Communication expectations should be part of the handoff too
Maintenance is not only technical work. It also involves how updates are requested, who approves changes, how emergencies are reported, and what response expectations are reasonable. If those norms are left unclear, the incoming team may inherit avoidable tension even when the technical transition was handled well. A short communication section in the handoff can clarify who to contact, what counts as urgent, and how routine work should be routed so the maintenance relationship starts with cleaner expectations.
The best handoffs include a clear starting plan
A strong maintenance handoff usually ends with next-step guidance. What should the incoming team review first? What should be validated in the first week? What should be monitored closely during the first month? Where should access be cleaned up? Which workflows deserve immediate test coverage?
That short action plan turns the handoff into an operational beginning instead of a static archive.

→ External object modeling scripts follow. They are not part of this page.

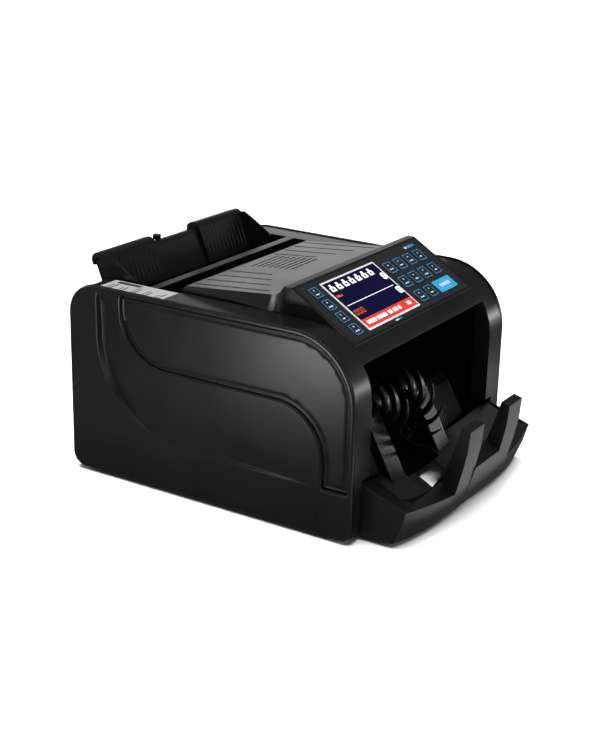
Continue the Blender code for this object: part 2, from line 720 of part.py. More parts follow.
def note_guide(side, name, shell):
    """A sliding guide: a face plate, a saddle over the fixed plate and a fin at its outer end."""
    foot = DECK_Z - GUIDE_FOOT_DROP
    apex = DECK_Z + GUIDE_APEX
    over = DECK_Z + PLATE_TOP + GAP
    front = GUIDE_WALL
    back = GUIDE_WALL + GAP + PLATE_THICKNESS + GAP
    lip = over - 6.0
    rear = back + 1.6
    outer = HALF - GUIDE_OUTER
    saddle = [
        (face_y(foot), foot, 0.0), (face_y(apex), apex, 6.5), (face_y(apex, rear), apex - 3.0, 6.0),
        (face_y(lip, rear), lip, 0.0), (face_y(lip, back), lip, 0.0),
        (face_y(over, back), over, 3.6), (face_y(over, front), over, 3.6),
        (face_y(foot, front), foot, 0.0)]
    span = sorted((side * GUIDE_INNER, side * outer))
    guide = add(name, prism(rounded(saddle), "X", *span), shell, origin=(side * outer, face_y(DECK_Z), DECK_Z))
    tip = REAR - FIN_REACH
    fin = [
        (face_y(foot - 1.0) + 1.0, foot + 0.4), (tip + 4.0, DECK_Z - 11.0), (tip - 0.4, DECK_Z - 4.0),
        (tip + 0.6, DECK_Z + 0.6), (REAR - 29.0, DECK_Z + 10.2), (face_y(apex) - 5.0, apex - 2.2),
        (face_y(apex) + 2.0, apex - 3.0), (face_y(foot + 1.0) + 1.0, foot + 1.0)]
    fin_span = sorted((side * (outer - FIN_THICKNESS), side * outer))
    boolean(guide, helper(name + "_fin", prism(fin, "X", *fin_span)), "UNION")
    return guide


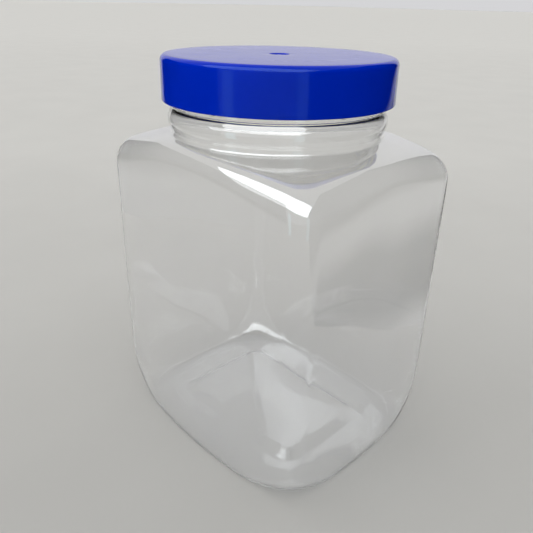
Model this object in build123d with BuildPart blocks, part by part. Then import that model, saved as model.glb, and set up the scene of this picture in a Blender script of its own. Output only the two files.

A practical first-phase checklist often includes:
- verify all major account access
- confirm backup and restore confidence
- test critical forms and user flows
- review plugin, theme, and platform update posture
- validate uptime, security, and alerting tools
- document remaining unknowns uncovered during takeover
A useful handoff reduces the amount of guesswork the new team has to do
That is the real standard. The new team should not need to reverse-engineer ownership, risk, and maintenance patterns from scattered clues. They should inherit enough structure to keep the site steady while deciding what needs improvement next.
When a handoff includes control points, workflows, risk notes, stack interpretation, and a clear operating rhythm, maintenance becomes far more predictable. When it includes only access and surface-level files, the next team is left learning through failure.
The goal of a maintenance handoff is not to transfer paperwork. It is to transfer operational clarity.